**EXERCISE REQUIREMENTS:** Copy exactly, please, the lines of the data from its start through the line containing "a register recess.".

**MATERIAL:**
———

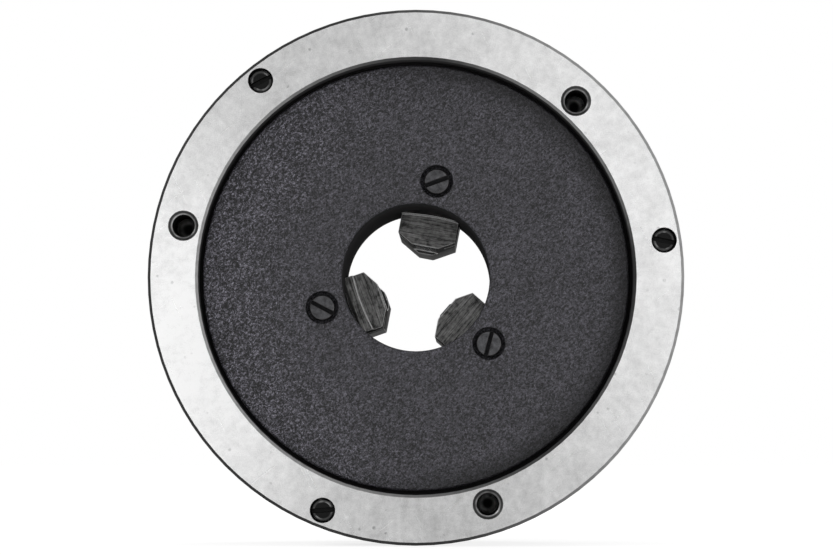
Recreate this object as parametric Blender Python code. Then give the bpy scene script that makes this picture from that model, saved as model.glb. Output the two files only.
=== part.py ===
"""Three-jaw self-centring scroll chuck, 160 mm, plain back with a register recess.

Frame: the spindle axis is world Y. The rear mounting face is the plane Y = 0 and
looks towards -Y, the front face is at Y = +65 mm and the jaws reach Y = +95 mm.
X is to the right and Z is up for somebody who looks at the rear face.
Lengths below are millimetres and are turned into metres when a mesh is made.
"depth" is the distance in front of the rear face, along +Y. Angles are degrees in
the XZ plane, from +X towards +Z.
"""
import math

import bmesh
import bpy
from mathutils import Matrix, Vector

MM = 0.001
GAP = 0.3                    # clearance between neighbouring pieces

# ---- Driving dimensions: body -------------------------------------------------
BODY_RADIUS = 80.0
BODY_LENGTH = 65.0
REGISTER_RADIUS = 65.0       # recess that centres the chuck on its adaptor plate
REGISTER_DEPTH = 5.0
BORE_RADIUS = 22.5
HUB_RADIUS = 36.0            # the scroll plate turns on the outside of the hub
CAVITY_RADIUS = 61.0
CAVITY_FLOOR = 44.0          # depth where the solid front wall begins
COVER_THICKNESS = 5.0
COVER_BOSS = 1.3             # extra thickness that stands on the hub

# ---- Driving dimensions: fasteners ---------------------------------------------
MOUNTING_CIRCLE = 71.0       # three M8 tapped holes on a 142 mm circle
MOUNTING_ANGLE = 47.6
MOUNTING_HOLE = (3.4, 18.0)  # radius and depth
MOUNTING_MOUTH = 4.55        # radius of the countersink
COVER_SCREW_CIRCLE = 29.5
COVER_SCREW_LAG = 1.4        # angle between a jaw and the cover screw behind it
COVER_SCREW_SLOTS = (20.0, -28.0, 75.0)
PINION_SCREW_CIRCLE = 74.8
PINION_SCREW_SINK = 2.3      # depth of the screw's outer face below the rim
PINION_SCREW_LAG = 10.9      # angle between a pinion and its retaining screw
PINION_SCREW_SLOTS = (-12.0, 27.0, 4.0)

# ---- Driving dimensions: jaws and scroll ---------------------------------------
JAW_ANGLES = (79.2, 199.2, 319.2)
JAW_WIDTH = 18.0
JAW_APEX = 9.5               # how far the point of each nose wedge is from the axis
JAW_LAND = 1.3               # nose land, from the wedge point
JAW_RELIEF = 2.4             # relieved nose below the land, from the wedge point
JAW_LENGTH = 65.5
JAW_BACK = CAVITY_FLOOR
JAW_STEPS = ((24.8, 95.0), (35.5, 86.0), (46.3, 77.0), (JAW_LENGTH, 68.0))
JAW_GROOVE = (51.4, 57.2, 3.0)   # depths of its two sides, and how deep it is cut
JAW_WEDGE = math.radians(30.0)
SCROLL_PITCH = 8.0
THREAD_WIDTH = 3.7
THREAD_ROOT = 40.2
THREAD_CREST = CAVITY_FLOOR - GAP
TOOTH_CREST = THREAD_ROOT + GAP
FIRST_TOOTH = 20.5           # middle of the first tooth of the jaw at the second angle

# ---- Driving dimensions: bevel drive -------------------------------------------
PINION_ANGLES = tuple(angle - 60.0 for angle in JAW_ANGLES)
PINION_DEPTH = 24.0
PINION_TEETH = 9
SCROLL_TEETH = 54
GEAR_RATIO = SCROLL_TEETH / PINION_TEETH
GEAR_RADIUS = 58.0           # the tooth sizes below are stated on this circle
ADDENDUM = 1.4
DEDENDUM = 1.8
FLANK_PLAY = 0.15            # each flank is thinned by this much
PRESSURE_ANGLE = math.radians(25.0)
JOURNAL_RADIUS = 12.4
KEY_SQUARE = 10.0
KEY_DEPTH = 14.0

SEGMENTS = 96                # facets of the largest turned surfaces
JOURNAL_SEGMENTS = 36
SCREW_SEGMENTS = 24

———

**TASK OUTPUT:**
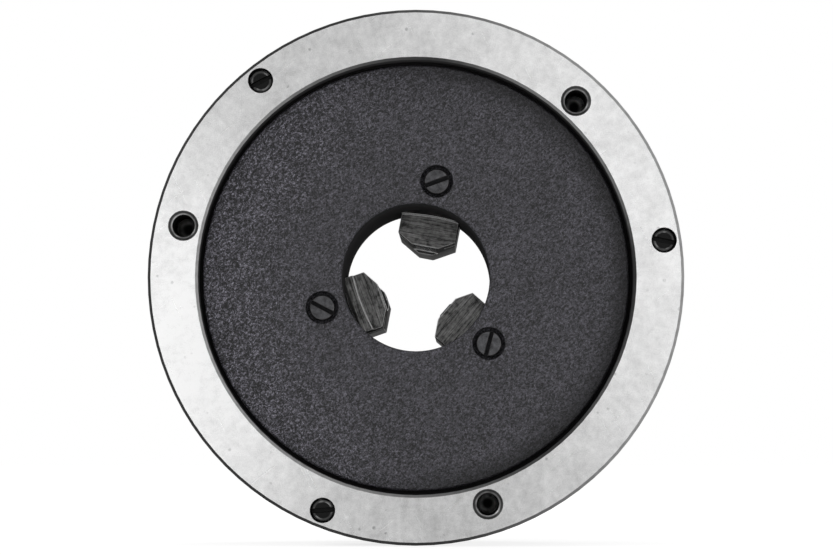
Recreate this object as parametric Blender Python code. Then give the bpy scene script that makes this picture from that model, saved as model.glb. Output the two files only.
=== part.py ===
"""Three-jaw self-centring scroll chuck, 160 mm, plain back with a register recess.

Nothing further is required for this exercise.